▶ Written task:
Give all of the lines again, with nothing added or dropped.
>> BEGIN Data excerpt
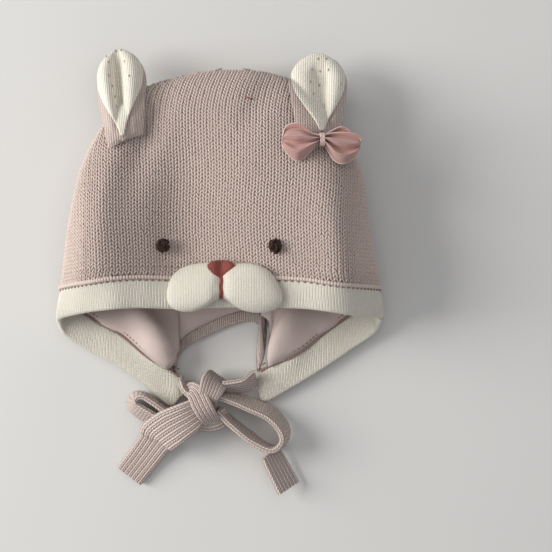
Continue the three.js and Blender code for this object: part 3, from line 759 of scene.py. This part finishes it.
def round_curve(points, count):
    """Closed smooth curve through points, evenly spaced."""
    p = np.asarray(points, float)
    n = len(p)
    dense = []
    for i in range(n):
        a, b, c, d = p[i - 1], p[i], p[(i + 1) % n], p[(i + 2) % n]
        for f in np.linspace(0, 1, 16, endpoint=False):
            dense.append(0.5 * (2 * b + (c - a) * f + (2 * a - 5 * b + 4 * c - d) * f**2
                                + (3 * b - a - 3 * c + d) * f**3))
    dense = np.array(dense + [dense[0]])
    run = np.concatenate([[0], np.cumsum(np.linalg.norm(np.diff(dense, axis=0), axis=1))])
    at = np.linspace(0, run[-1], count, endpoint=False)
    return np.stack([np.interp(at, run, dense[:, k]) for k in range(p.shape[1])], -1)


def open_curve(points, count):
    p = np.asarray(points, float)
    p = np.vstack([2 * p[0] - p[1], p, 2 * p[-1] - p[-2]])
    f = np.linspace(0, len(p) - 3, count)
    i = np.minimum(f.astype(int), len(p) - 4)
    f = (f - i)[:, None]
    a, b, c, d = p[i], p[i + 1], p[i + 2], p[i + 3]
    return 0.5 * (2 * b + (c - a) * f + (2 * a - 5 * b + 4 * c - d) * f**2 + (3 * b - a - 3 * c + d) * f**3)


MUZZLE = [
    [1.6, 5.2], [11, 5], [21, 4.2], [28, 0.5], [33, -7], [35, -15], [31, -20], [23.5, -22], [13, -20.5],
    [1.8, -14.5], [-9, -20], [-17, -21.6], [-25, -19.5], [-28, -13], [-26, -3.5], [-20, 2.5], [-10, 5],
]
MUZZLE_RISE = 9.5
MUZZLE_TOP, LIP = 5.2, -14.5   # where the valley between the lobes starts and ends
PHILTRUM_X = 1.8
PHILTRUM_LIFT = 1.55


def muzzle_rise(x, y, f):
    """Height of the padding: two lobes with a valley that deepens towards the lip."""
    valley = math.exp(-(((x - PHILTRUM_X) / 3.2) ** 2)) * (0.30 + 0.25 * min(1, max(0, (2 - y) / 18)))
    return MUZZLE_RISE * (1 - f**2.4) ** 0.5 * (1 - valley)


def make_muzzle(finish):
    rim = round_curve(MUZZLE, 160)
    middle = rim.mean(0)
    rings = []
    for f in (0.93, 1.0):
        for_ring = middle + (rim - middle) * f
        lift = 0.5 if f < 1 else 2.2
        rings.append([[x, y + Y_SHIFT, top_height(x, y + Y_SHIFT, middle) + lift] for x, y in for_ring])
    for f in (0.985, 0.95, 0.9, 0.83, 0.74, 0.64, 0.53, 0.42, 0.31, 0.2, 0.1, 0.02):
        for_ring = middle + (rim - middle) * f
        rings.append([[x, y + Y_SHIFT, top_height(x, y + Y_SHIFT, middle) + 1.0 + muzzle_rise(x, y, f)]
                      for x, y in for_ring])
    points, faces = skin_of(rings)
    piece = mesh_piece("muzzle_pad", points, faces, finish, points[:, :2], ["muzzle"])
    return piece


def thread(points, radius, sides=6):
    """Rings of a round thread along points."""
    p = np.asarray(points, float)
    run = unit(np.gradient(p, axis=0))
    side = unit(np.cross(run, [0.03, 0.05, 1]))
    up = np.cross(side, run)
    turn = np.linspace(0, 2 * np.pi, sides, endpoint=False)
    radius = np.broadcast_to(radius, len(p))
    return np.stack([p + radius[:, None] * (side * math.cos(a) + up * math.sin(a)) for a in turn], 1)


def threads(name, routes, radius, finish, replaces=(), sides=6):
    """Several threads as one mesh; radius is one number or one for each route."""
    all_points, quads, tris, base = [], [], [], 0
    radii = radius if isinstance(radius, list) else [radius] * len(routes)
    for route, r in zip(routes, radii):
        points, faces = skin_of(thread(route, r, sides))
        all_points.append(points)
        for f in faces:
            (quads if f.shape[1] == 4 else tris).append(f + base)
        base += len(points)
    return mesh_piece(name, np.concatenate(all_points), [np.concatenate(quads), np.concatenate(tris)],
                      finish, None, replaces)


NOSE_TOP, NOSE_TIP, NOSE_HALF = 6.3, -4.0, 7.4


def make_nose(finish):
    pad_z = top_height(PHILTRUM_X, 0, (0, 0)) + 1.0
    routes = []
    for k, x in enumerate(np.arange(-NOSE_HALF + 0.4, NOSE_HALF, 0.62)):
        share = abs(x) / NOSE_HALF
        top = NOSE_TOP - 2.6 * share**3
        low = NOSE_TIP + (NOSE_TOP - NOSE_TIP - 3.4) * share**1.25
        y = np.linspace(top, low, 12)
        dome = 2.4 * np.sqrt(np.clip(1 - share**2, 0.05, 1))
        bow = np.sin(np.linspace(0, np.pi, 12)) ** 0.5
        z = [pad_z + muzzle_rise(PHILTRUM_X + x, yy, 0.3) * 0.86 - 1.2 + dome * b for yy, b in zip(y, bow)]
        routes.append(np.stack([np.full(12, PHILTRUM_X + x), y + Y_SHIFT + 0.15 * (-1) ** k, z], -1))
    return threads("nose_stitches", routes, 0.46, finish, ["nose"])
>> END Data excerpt
▶ Reply to the task:
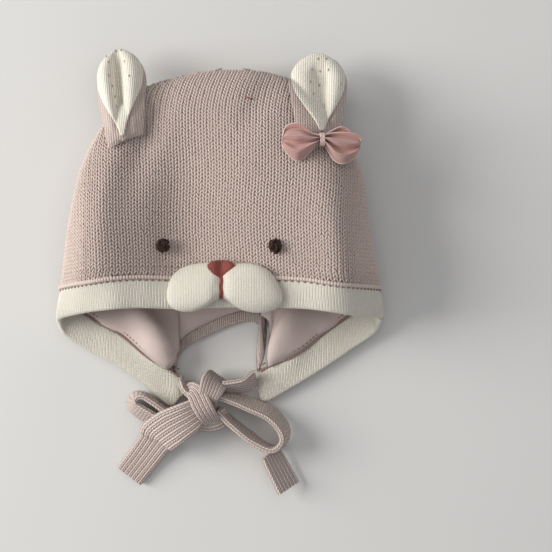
Continue the three.js and Blender code for this object: part 3, from line 759 of scene.py. This part finishes it.
def round_curve(points, count):
    """Closed smooth curve through points, evenly spaced."""
    p = np.asarray(points, float)
    n = len(p)
    dense = []
    for i in range(n):
        a, b, c, d = p[i - 1], p[i], p[(i + 1) % n], p[(i + 2) % n]
        for f in np.linspace(0, 1, 16, endpoint=False):
            dense.append(0.5 * (2 * b + (c - a) * f + (2 * a - 5 * b + 4 * c - d) * f**2
                                + (3 * b - a - 3 * c + d) * f**3))
    dense = np.array(dense + [dense[0]])
    run = np.concatenate([[0], np.cumsum(np.linalg.norm(np.diff(dense, axis=0), axis=1))])
    at = np.linspace(0, run[-1], count, endpoint=False)
    return np.stack([np.interp(at, run, dense[:, k]) for k in range(p.shape[1])], -1)


def open_curve(points, count):
    p = np.asarray(points, float)
    p = np.vstack([2 * p[0] - p[1], p, 2 * p[-1] - p[-2]])
    f = np.linspace(0, len(p) - 3, count)
    i = np.minimum(f.astype(int), len(p) - 4)
    f = (f - i)[:, None]
    a, b, c, d = p[i], p[i + 1], p[i + 2], p[i + 3]
    return 0.5 * (2 * b + (c - a) * f + (2 * a - 5 * b + 4 * c - d) * f**2 + (3 * b - a - 3 * c + d) * f**3)


MUZZLE = [
    [1.6, 5.2], [11, 5], [21, 4.2], [28, 0.5], [33, -7], [35, -15], [31, -20], [23.5, -22], [13, -20.5],
    [1.8, -14.5], [-9, -20], [-17, -21.6], [-25, -19.5], [-28, -13], [-26, -3.5], [-20, 2.5], [-10, 5],
]
MUZZLE_RISE = 9.5
MUZZLE_TOP, LIP = 5.2, -14.5   # where the valley between the lobes starts and ends
PHILTRUM_X = 1.8
PHILTRUM_LIFT = 1.55


def muzzle_rise(x, y, f):
    """Height of the padding: two lobes with a valley that deepens towards the lip."""
    valley = math.exp(-(((x - PHILTRUM_X) / 3.2) ** 2)) * (0.30 + 0.25 * min(1, max(0, (2 - y) / 18)))
    return MUZZLE_RISE * (1 - f**2.4) ** 0.5 * (1 - valley)


def make_muzzle(finish):
    rim = round_curve(MUZZLE, 160)
    middle = rim.mean(0)
    rings = []
    for f in (0.93, 1.0):
        for_ring = middle + (rim - middle) * f
        lift = 0.5 if f < 1 else 2.2
        rings.append([[x, y + Y_SHIFT, top_height(x, y + Y_SHIFT, middle) + lift] for x, y in for_ring])
    for f in (0.985, 0.95, 0.9, 0.83, 0.74, 0.64, 0.53, 0.42, 0.31, 0.2, 0.1, 0.02):
        for_ring = middle + (rim - middle) * f
        rings.append([[x, y + Y_SHIFT, top_height(x, y + Y_SHIFT, middle) + 1.0 + muzzle_rise(x, y, f)]
                      for x, y in for_ring])
    points, faces = skin_of(rings)
    piece = mesh_piece("muzzle_pad", points, faces, finish, points[:, :2], ["muzzle"])
    return piece


def thread(points, radius, sides=6):
    """Rings of a round thread along points."""
    p = np.asarray(points, float)
    run = unit(np.gradient(p, axis=0))
    side = unit(np.cross(run, [0.03, 0.05, 1]))
    up = np.cross(side, run)
    turn = np.linspace(0, 2 * np.pi, sides, endpoint=False)
    radius = np.broadcast_to(radius, len(p))
    return np.stack([p + radius[:, None] * (side * math.cos(a) + up * math.sin(a)) for a in turn], 1)


def threads(name, routes, radius, finish, replaces=(), sides=6):
    """Several threads as one mesh; radius is one number or one for each route."""
    all_points, quads, tris, base = [], [], [], 0
    radii = radius if isinstance(radius, list) else [radius] * len(routes)
    for route, r in zip(routes, radii):
        points, faces = skin_of(thread(route, r, sides))
        all_points.append(points)
        for f in faces:
            (quads if f.shape[1] == 4 else tris).append(f + base)
        base += len(points)
    return mesh_piece(name, np.concatenate(all_points), [np.concatenate(quads), np.concatenate(tris)],
                      finish, None, replaces)


NOSE_TOP, NOSE_TIP, NOSE_HALF = 6.3, -4.0, 7.4


def make_nose(finish):
    pad_z = top_height(PHILTRUM_X, 0, (0, 0)) + 1.0
    routes = []
    for k, x in enumerate(np.arange(-NOSE_HALF + 0.4, NOSE_HALF, 0.62)):
        share = abs(x) / NOSE_HALF
        top = NOSE_TOP - 2.6 * share**3
        low = NOSE_TIP + (NOSE_TOP - NOSE_TIP - 3.4) * share**1.25
        y = np.linspace(top, low, 12)
        dome = 2.4 * np.sqrt(np.clip(1 - share**2, 0.05, 1))
        bow = np.sin(np.linspace(0, np.pi, 12)) ** 0.5
        z = [pad_z + muzzle_rise(PHILTRUM_X + x, yy, 0.3) * 0.86 - 1.2 + dome * b for yy, b in zip(y, bow)]
        routes.append(np.stack([np.full(12, PHILTRUM_X + x), y + Y_SHIFT + 0.15 * (-1) ** k, z], -1))
    return threads("nose_stitches", routes, 0.46, finish, ["nose"])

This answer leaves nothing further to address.